Nous avons établi une relation avec les artisans qui les fabriquent, car Oonoya Butsudan demande en effet à des artisans de réaliser ses produits. Une maison de butsudan est ce que nous appelons un donneur d’ordres. Nous réfléchissons à la conception du produit en fonction du budget que nous allons lui allouer, des éléments à produire, de la taille, de type de laque à appliquer, et nous confions la réalisation à des artisans professionnels spécialisés. Jusqu’à la troisième ou quatrième génération, certains artisans travaillaient exclusivement pour Oonoya, semblerait-il. Il y avait donc assez de demandes pour qu’ils puissent gagner leur vie avec Oonoya pour seul commanditaire. Mais la demande en autels a diminué au fil du temps, et nous n’avons pu nous permettre de faire travailler des artisans en exclusivité que jusqu’aux années 1960, environ. 

Les autels bouddhistes d’Oonoya Butsudan seraient fabriqués par huit corps de métiers différents. Vous pouvez nous en dire plus ? 

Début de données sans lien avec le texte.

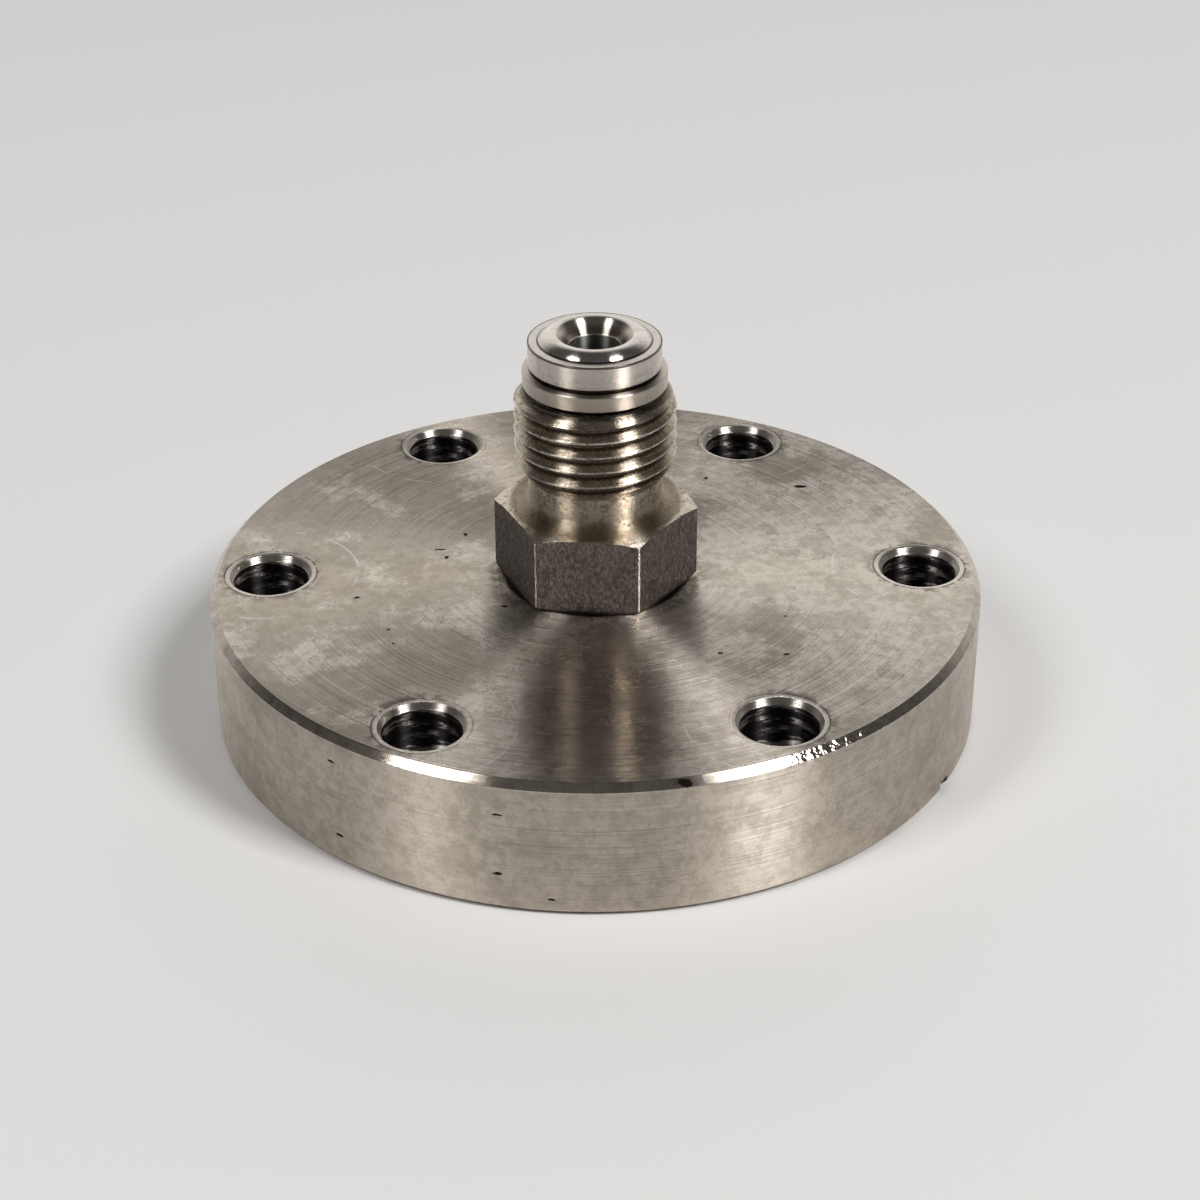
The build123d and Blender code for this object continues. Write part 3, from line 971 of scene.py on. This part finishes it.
table_mesh = bpy.data.meshes.new("table")
half = 2.5
corners = [(-half, -half, 0), (half, -half, 0), (half, half, 0), (-half, half, 0)]
table_mesh.from_pydata(corners, [], [(0, 1, 2, 3)])
table = bpy.data.objects.new("table", table_mesh)
bpy.context.scene.collection.objects.link(table)
material = bpy.data.materials.new("pale_table")
material.use_nodes = True
shader = material.node_tree.nodes["Principled BSDF"]
shader.inputs["Base Color"].default_value = (0.80, 0.79, 0.78, 1)
shader.inputs["Roughness"].default_value = 0.6
table_mesh.materials.append(material)

camera_azimuth = math.radians(1.82)
camera_height = math.radians(30.26)
camera_roll = math.radians(-0.19)
right = np.array([math.cos(camera_azimuth), -math.sin(camera_azimuth), 0])
ahead = np.array([math.sin(camera_azimuth), math.cos(camera_azimuth), 0])
back = -ahead * math.cos(camera_height) + np.array([0, 0, math.sin(camera_height)])
above = np.cross(back, right)
camera_data = bpy.data.cameras.new("camera")
camera_data.sensor_width = 36
camera_data.lens = 76.8
camera_data.shift_x = -0.030
camera_data.clip_start = 0.01
camera = bpy.data.objects.new("camera", camera_data)
bpy.context.scene.collection.objects.link(camera)
bpy.context.scene.camera = camera
camera_place = right * 3.63 * mm + above * 8.27 * mm + back * 238.3 * mm
image_right = right * math.cos(camera_roll) - above * math.sin(camera_roll)
image_up = right * math.sin(camera_roll) + above * math.cos(camera_roll)
camera.matrix_world = Matrix(
    [
        (*row, shift)
        for row, shift in zip(np.stack([image_right, image_up, back], 1), camera_place)
    ]
    + [(0, 0, 0, 1)]
)

lamp_distance = 1.5
lamp_height = math.radians(50)
for side, azimuth, power in (("left", -59, 6.9), ("right", 57, 15.4)):
    lamp_data = bpy.data.lights.new(f"{side}_lamp", "AREA")
    lamp_data.shape = "RECTANGLE"
    lamp_data.size = 0.38
    lamp_data.size_y = 0.56
    lamp_data.energy = power
    lamp = bpy.data.objects.new(f"{side}_lamp", lamp_data)
    bpy.context.scene.collection.objects.link(lamp)
    level = math.cos(lamp_height)
    turn = math.radians(azimuth)
    away = np.array([math.sin(turn) * level, -math.cos(turn) * level, math.sin(lamp_height)])
    lamp.location = away * lamp_distance
    lamp.rotation_mode = "QUATERNION"
    lamp.rotation_quaternion = Vector(away).to_track_quat("Z", "Y")

world = bpy.data.worlds.new("room")
bpy.context.scene.world = world
world.use_nodes = True
tree = world.node_tree
direction = node(tree, "ShaderNodeTexCoord").outputs["Generated"]
_, depth, height = node(tree, "ShaderNodeSeparateXYZ", {0: direction}).outputs
behind = times(tree, fade(tree, depth, 0.28, 0.98), fade(tree, height, 0.80, 0.52))
before = times(tree, fade(tree, depth, 0.1, -0.3), fade(tree, height, 0.95, 0.75))
room = tint(tree, before, (0.07, 0.07, 0.07), (0.11, 0.105, 0.10))
room = tint(tree, behind, room, (0.94, 0.93, 0.915))
tree.links.new(room, tree.nodes["Background"].inputs["Color"])

bpy.context.scene.view_settings.view_transform = "Standard"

En effet. Chaque étape de la fabrication d’un autel bouddhiste de Nagoya est réalisée à notre demande par un artisan spécialisé. Les huit corps de métiers impliqués (ébéniste, décorateur religieux, graveur, laqueur, artiste maki-e, métallurgiste extérieur, métallurgiste intérieur et poseur de feuilles d’or) sont appelés « hasshoku » en japonais, mais un autel ne peut en réalité être achevé sans la participation de onze corps de métier, dont un artisan qui va s’occuper du plafond de l’armoire, ainsi qu’un lustreur et un monteur. Ce dernier sera chargé d’assembler l’autel fabriqué par l’ébéniste selon les spécifications d’Oonoya, auquel le laqueur aura appliqué la laque, et le poseur de feuilles, les feuilles d’or. 

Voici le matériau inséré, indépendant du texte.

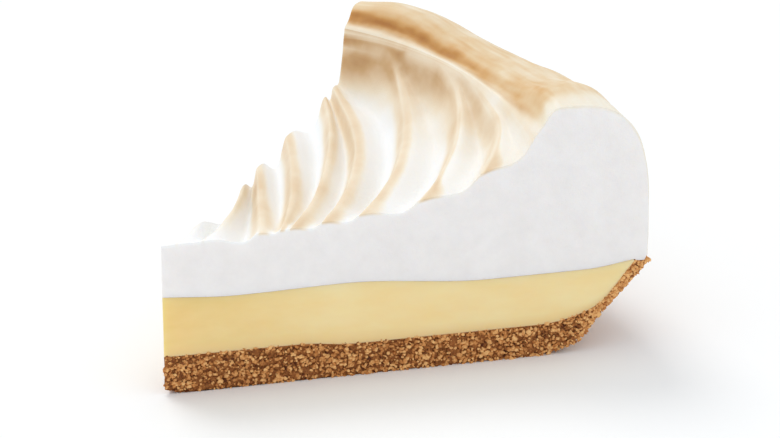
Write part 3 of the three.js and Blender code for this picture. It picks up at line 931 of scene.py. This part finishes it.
# ---- Stage -------------------------------------------------------------------------------------
CAMERA_AZIMUTH, CAMERA_ELEVATION = math.radians(-40.04), math.radians(21.0)
CAMERA_DISTANCE = 0.7
CAMERA_LENS, CAMERA_SENSOR = 138.2, 36
LOOK_AT = Vector(((65.75 + POINT_X) * MM, AXIS_Y * MM, 25.91 * MM))
SUN_FROM = Vector((0.15, 1.1, 1.6))
SUN_STRENGTH, SUN_COLOUR = 0.85, (1.0, 0.97, 0.92)
SUN_WIDTH = math.radians(28)  # of sky that it fills
SKY_STRENGTH, SKY_COLOUR = 0.84, (0.975, 0.988, 1.0, 1)
FLOOR_REACH, FLOOR_COLOUR = 2, (0.97, 0.985, 1, 1)


def add_to_scene(name, data):
    thing = bpy.data.objects.new(name, data)
    bpy.context.scene.collection.objects.link(thing)
    return thing


def aim(thing, place, target):
    thing.location = place
    thing.rotation_euler = (target - place).to_track_quat("-Z", "Y").to_euler()


def make_floor():
    bm = bmesh.new()
    bmesh.ops.create_grid(bm, x_segments=2, y_segments=2, size=FLOOR_REACH)
    mesh = bpy.data.meshes.new("floor")
    bm.to_mesh(mesh)
    bm.free()
    finish = Finish("pale_floor")
    finish.set(Base_Color=FLOOR_COLOUR, Roughness=0.9, Specular_IOR_Level=0.1)
    mesh.materials.append(finish.material)
    add_to_scene("floor", mesh)


def make_sun():
    light = bpy.data.lights.new("sun", "SUN")
    light.energy = SUN_STRENGTH
    light.angle = SUN_WIDTH
    light.color = SUN_COLOUR
    aim(add_to_scene("sun", light), SUN_FROM, Vector((0, 0, 0)))


def make_camera():
    camera = add_to_scene("camera", bpy.data.cameras.new("camera"))
    camera.data.lens = CAMERA_LENS
    camera.data.sensor_width = CAMERA_SENSOR
    flat = math.cos(CAMERA_ELEVATION)
    back = Vector((
        math.sin(CAMERA_AZIMUTH) * flat, -math.cos(CAMERA_AZIMUTH) * flat, math.sin(CAMERA_ELEVATION)
    ))
    aim(camera, LOOK_AT + back * CAMERA_DISTANCE, LOOK_AT)
    bpy.context.scene.camera = camera


def make_sky():
    world = bpy.data.worlds.new("soft_white")
    world.use_nodes = True
    sky = world.node_tree.nodes["Background"]
    sky.inputs["Color"].default_value = SKY_COLOUR
    sky.inputs["Strength"].default_value = SKY_STRENGTH
    bpy.context.scene.world = world
    bpy.context.scene.view_settings.view_transform = "Standard"


make_meringue(meringue_material())
make_lemon(lemon_material())
make_crust(crust_material())
make_floor()
make_sun()
make_sky()
make_camera()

La réalisation d’un autel bouddhiste de Nagoya suit donc un protocole éclaté. Ce mode de production, divisé entre huit corps de métier, est-il typique de cet objet ? 

L’autel de Nagoya se caractérise par de nombreuses choses – ses matériaux, sa construction et l’élégance de sa décoration –, mais oui, cette façon de diviser le travail est à mon avis une de ses caractéristiques majeures. 

Ainsi, le laqueur s’occupe de l’application de la laque, mais il pourrait également s’occuper des finitions. Or, nous demandons à un lustreur professionnel de s’en charger. Les artisans spécialisés dans les plafonds fabriquent des plafonds, et rien d’autre, car à Nagoya, on n’entendrait pas un ébéniste dire : « Faisons-nous les deux ! » En divisant le travail en demandes très distinctes que nous adressons à des artisans très spécialisés, nous permettons aux techniques de se perpétuer dans toute leur précision. C’est aussi ce qui caractérise les autels bouddhistes de Nagoya. 

Certaines compétences sont donc préservées à travers les demandes d’Oonoya Butsudan. 

La force de l’artisanat traditionnel de Nagoya réside aussi, je crois, dans sa beauté et sa précision. Nous rassemblons des professionnels, et nous leur permettons d’affiner leurs techniques, de les perpétuer. En maintenant cette relation entre Oonoya et ses artisans, nous pouvons nous assurer que chaque tâche est bien faite. L’idéal serait qu’ils ne vivent que de leur seule compétence. Que l’ébéniste ne vive que de son travail d’ébéniste. Maintenir cette situation est notre mission en tant que maison d’autels bouddhistes. 

Qu’est-ce que la création de nouveaux produits signifie pour Oonoya Butsudan dans le contexte de son histoire et le cadre de ce projet ? 

Avant toute chose, nous voulons bien sûr encourager la culture des autels bouddhistes, mais ce sont des objets que l’on ne peut produire sans demande. L’artisanat japonais, unique et délicat, a une valeur indéniable ; je me suis dit qu’il serait bon d’avoir des produits réaffirmant cette valeur, tant au niveau national qu’international. Alors que je réfléchissais à un nouveau produit destiné au marché international, j’ai été invité à participer à ce projet, et j’ai vraiment voulu relever le défi.